You should use the visited attributes for the vertices during execution to make sure you don’t try to update the prev value of a vertex you have already visited.
5.2 kruskal
You will need to implement the function kruskal. This function will take as input the adjList and (already sorted) edgeList of the Map class, and it will return a list of edges that are in the MST.
To do this, you will need to implement and call the three operations for disjoint sets (noticing that each Vertex object has a pi and height attribute for this purpose). These functions are makeset, find, and union, and their declarations are further down in the file (below the tsp function discussed next).
When you implement these disjoint set operations, it will be important to use the u.isEqual(v) method for comparing two vertices.

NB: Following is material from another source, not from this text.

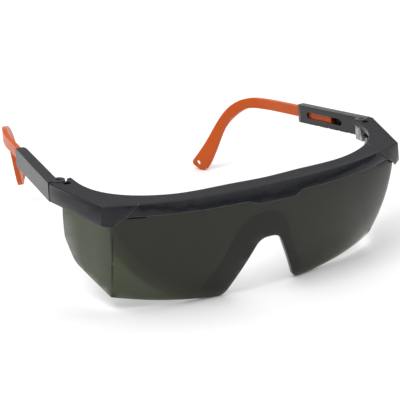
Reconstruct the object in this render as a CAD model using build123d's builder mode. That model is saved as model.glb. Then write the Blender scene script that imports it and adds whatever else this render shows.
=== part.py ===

You should use path compression for your implementation.
5.3 tsp
Your final task will be to implement a function that can trace the TSP tour using depth first search on the MST. Specifically, this function will be given the Map’s adjList and start attributes, and must return the tour array of vertex ranks.
You will want to use the vertex.visited attribute during your DFS, which will mean that you want to first iterate through the list of vertices as flag them all as unvisited.
Since the Map class is already using the vertex.prev values for the MST, you will want to leave those values unchanged. Note, however, that if you build the tour list by appending the rank of each new vertex visited, you will not need the prev values.
Recall that DFS uses a stack to track the next unvisited vertex. In python, lists work exactly like stacks. If you define a list s = [], then you can use s.append as the push operation, and s.pop() as the pop operation.
When finding the list of neighbors for a vertex, it is important to remember that we are only interested in the edges of the MST. Each vertex has a vertex.mstN attribute that represents the list of neighbors in the MST. You should use mstN rather than the neigh list.
Finally, remember that the tour must end at the start vertex to complete the cycle.